Seeing children laugh freely or cry out for comfort touches you in a unique way. You may feel protective, even over strangers’ kids, because you know what it feels like not to have that safety. Caring for children, whether through parenting, teaching, or mentoring, can feel healing — as if giving them love repairs a part of you too. In them, you see both the childhood you missed and the one you want to preserve for others. It’s compassion rooted in longing.
You Struggle With Self-Worth

If love, praise, or encouragement were absent in childhood, adulthood becomes an uphill battle against self-doubt. You may achieve, succeed, or receive praise but still feel unworthy.
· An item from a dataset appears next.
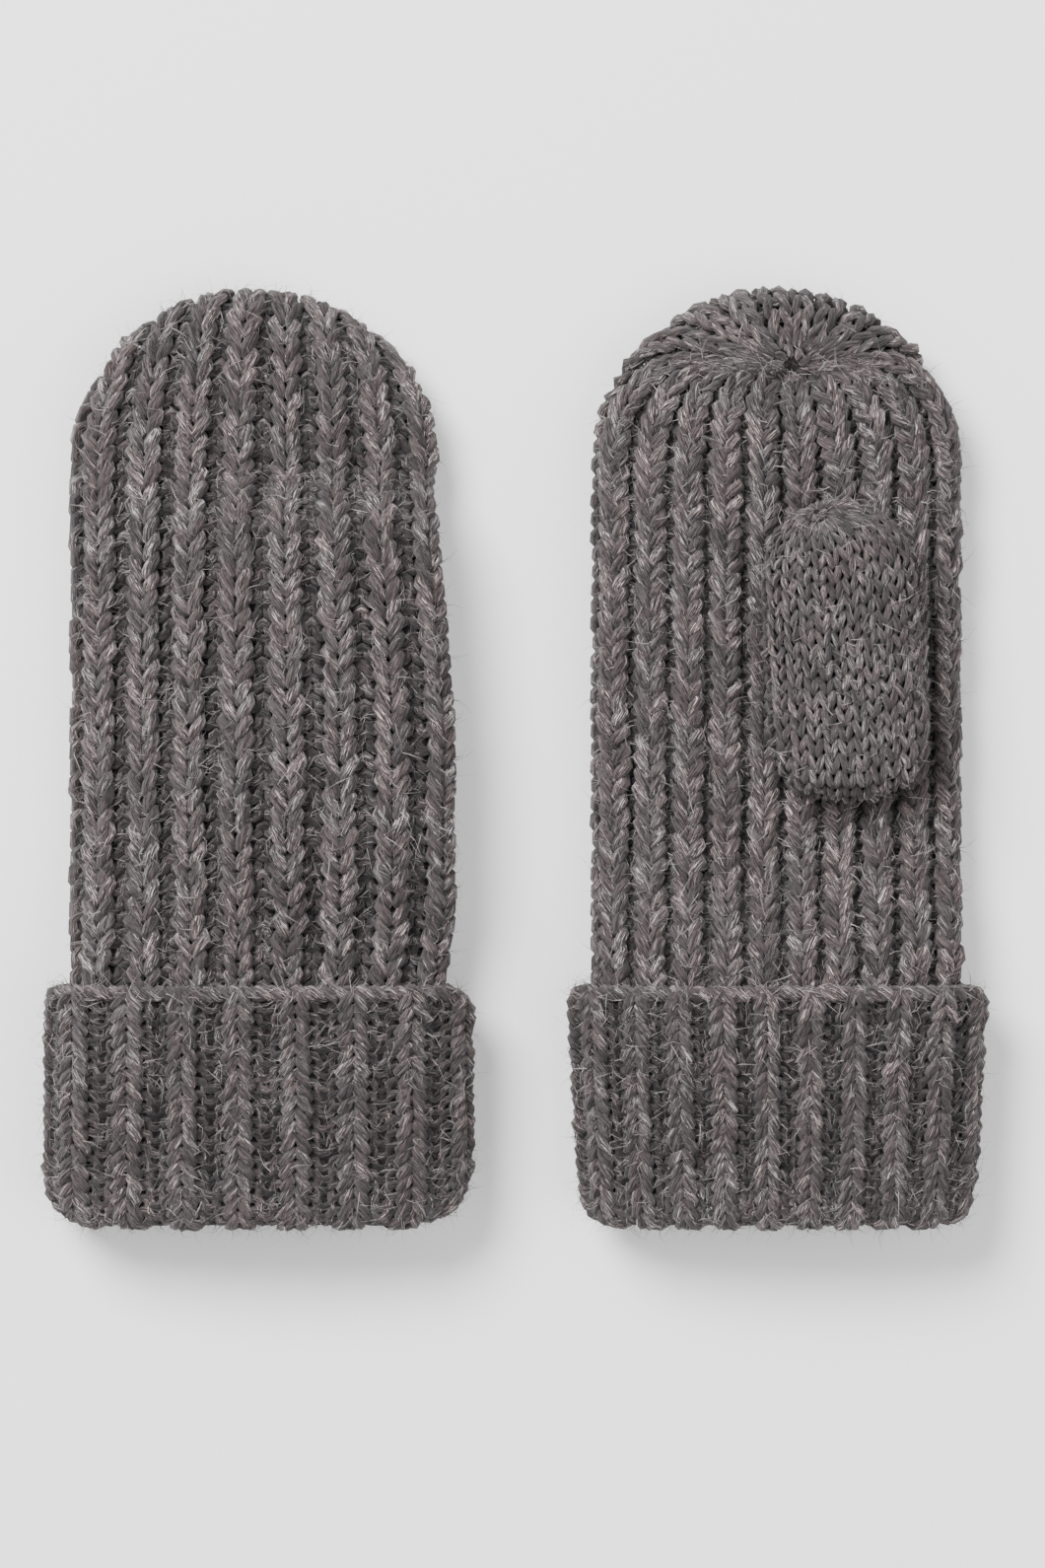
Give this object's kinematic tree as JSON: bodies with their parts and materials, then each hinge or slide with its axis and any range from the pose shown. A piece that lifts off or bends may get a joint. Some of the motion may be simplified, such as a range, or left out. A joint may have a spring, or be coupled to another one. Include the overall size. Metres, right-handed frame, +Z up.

That persistent low self-esteem isn’t because you’re broken — it’s because your inner child is still waiting for the affirmation that never came. Craving a lost childhood often shows up here: the longing to finally feel “enough.” Respectful words from others can help, but deep healing often comes from learning to speak that love to yourself.
You Carry Resentment Toward Your Past

Even if you’ve built a good life, part of you may still feel bitterness toward your childhood. Anger at parents, caregivers, or circumstances lingers. It’s not just about blame; it’s about grief — the deep craving to reclaim what was lost. Resentment may feel shameful, but it’s often the voice of your inner child saying, “I deserved better.” That craving for a different past reveals how unfinished those wounds still feel. Healing doesn’t erase resentment overnight, but it does give that child within you compassion.
You Feel Both Too Young and Too Old

You may feel like you skipped childhood and went straight into adulthood, carrying burdens and responsibilities far too early. Yet, in other moments, you feel stuck in childlike longings — craving play, safety, or unconditional love. This paradox is one of the clearest signs you’re still chasing the childhood you missed. You are both the adult who grew up too soon and the child who never got to grow at all. That duality is exhausting, but it’s also the truth of many who carry childhood wounds.